--- Start Given information ---

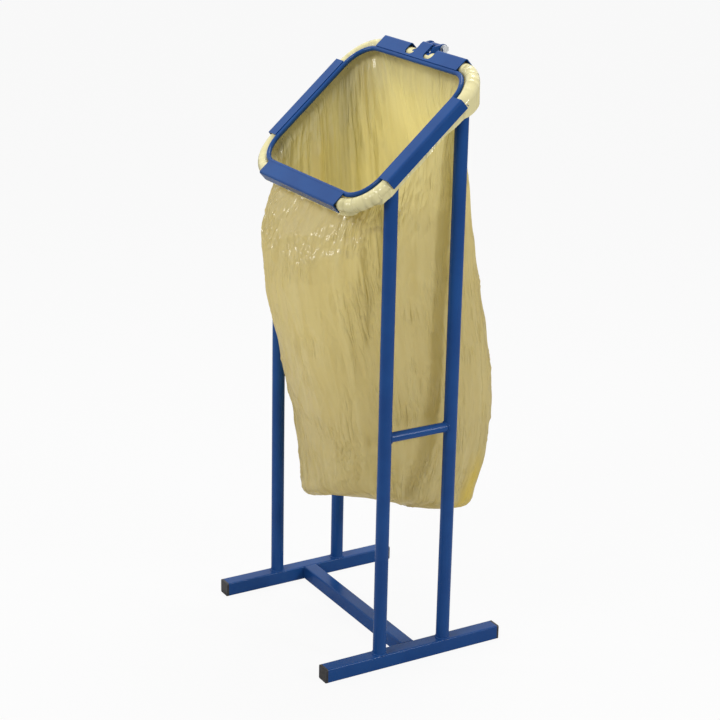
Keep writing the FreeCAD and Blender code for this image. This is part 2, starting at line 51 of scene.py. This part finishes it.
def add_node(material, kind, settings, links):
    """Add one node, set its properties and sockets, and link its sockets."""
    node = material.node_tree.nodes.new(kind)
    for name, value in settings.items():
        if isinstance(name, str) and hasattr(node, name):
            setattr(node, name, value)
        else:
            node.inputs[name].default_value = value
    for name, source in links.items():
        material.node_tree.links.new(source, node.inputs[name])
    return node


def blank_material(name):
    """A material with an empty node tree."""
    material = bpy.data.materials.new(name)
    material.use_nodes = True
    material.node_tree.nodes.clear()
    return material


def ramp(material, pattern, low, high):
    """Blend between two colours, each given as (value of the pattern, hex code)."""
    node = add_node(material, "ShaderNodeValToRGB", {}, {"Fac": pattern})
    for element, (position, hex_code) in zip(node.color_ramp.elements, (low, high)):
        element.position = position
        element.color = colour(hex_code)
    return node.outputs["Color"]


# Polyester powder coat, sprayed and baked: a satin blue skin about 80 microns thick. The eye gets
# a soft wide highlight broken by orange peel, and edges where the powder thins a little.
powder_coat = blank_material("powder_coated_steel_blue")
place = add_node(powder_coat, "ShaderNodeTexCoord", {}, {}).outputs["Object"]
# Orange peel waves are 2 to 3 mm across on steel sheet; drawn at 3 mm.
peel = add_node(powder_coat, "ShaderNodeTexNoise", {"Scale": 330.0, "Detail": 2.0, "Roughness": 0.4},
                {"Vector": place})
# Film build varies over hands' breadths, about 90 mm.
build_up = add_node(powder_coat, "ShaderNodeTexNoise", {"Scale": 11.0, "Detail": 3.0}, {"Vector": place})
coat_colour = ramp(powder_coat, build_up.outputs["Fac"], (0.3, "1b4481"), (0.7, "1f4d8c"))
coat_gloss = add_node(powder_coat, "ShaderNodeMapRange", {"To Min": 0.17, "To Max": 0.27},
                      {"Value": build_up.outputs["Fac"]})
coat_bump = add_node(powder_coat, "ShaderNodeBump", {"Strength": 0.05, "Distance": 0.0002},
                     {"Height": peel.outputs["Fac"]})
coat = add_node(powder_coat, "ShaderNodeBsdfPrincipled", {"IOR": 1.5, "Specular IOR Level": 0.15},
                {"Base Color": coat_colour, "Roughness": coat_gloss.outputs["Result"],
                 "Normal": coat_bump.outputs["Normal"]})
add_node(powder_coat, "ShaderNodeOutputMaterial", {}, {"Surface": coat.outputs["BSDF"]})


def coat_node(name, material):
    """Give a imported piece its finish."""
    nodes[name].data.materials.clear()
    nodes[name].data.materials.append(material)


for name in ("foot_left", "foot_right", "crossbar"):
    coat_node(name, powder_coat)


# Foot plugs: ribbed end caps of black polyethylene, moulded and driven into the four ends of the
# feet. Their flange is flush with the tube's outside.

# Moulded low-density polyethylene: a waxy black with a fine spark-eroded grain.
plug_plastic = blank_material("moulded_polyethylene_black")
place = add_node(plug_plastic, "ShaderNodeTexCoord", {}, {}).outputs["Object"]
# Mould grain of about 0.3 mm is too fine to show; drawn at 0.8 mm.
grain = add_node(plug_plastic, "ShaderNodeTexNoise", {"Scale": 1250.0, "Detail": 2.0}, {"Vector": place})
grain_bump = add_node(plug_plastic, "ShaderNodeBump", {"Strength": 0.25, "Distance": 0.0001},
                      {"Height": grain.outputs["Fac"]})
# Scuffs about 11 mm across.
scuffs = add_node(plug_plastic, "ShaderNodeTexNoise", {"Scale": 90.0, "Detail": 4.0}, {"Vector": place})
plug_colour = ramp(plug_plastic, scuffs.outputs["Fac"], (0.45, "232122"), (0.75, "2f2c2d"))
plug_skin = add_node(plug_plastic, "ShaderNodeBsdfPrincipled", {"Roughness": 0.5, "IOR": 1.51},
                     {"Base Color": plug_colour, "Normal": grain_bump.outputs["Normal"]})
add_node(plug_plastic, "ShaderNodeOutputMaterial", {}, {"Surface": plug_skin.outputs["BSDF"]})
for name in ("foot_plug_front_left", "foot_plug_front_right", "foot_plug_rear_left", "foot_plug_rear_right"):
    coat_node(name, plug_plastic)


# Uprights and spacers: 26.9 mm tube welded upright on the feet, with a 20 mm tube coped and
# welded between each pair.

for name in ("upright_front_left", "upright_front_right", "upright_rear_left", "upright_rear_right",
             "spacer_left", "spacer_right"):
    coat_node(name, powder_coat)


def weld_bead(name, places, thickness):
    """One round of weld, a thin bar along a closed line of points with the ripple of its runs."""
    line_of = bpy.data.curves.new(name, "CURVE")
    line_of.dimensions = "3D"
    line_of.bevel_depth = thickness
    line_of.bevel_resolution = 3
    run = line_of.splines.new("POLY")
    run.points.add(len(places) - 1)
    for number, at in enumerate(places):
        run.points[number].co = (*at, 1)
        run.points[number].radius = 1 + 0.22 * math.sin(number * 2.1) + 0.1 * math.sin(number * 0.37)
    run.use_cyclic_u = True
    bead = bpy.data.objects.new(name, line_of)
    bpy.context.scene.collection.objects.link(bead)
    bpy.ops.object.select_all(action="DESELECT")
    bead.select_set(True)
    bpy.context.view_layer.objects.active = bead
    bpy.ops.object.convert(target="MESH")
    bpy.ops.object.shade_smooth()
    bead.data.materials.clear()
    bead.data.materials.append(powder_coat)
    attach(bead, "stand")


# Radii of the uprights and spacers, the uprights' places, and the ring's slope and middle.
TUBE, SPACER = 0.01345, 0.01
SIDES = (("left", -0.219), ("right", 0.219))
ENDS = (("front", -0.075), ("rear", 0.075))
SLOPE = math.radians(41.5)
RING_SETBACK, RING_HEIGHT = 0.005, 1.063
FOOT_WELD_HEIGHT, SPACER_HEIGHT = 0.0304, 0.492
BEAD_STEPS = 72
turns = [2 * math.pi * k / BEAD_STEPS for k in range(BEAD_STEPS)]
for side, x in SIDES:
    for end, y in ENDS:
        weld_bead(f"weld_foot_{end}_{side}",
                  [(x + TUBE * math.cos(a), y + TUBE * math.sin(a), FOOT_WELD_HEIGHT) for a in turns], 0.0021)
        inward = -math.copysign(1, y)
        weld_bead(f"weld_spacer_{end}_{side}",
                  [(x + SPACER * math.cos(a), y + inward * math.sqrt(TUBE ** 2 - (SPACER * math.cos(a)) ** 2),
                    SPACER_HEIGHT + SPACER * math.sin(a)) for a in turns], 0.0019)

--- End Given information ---

Problem details: Set down, exactly as written, each line of the data from its opening line through the one containing "return material". Output nothing more.

Output below:
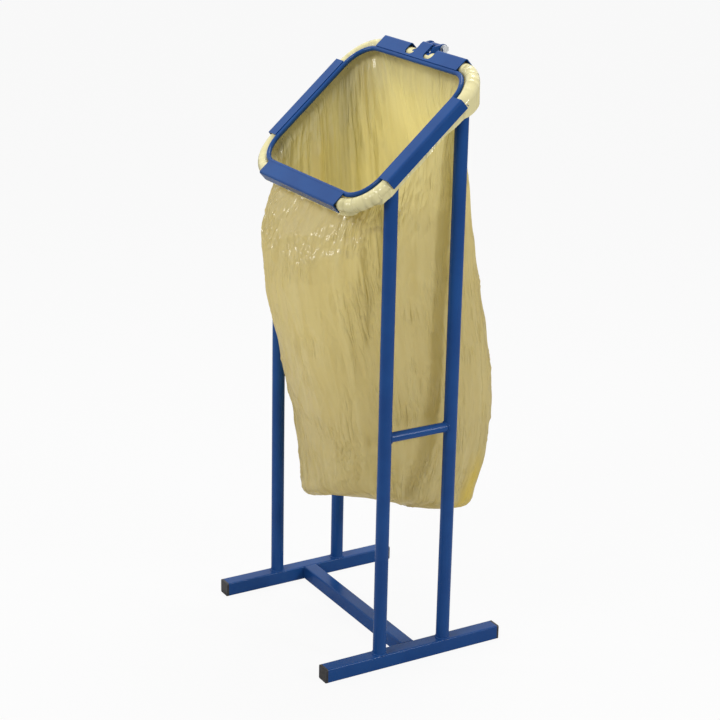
Keep writing the FreeCAD and Blender code for this image. This is part 2, starting at line 51 of scene.py. This part finishes it.
def add_node(material, kind, settings, links):
    """Add one node, set its properties and sockets, and link its sockets."""
    node = material.node_tree.nodes.new(kind)
    for name, value in settings.items():
        if isinstance(name, str) and hasattr(node, name):
            setattr(node, name, value)
        else:
            node.inputs[name].default_value = value
    for name, source in links.items():
        material.node_tree.links.new(source, node.inputs[name])
    return node


def blank_material(name):
    """A material with an empty node tree."""
    material = bpy.data.materials.new(name)
    material.use_nodes = True
    material.node_tree.nodes.clear()
    return material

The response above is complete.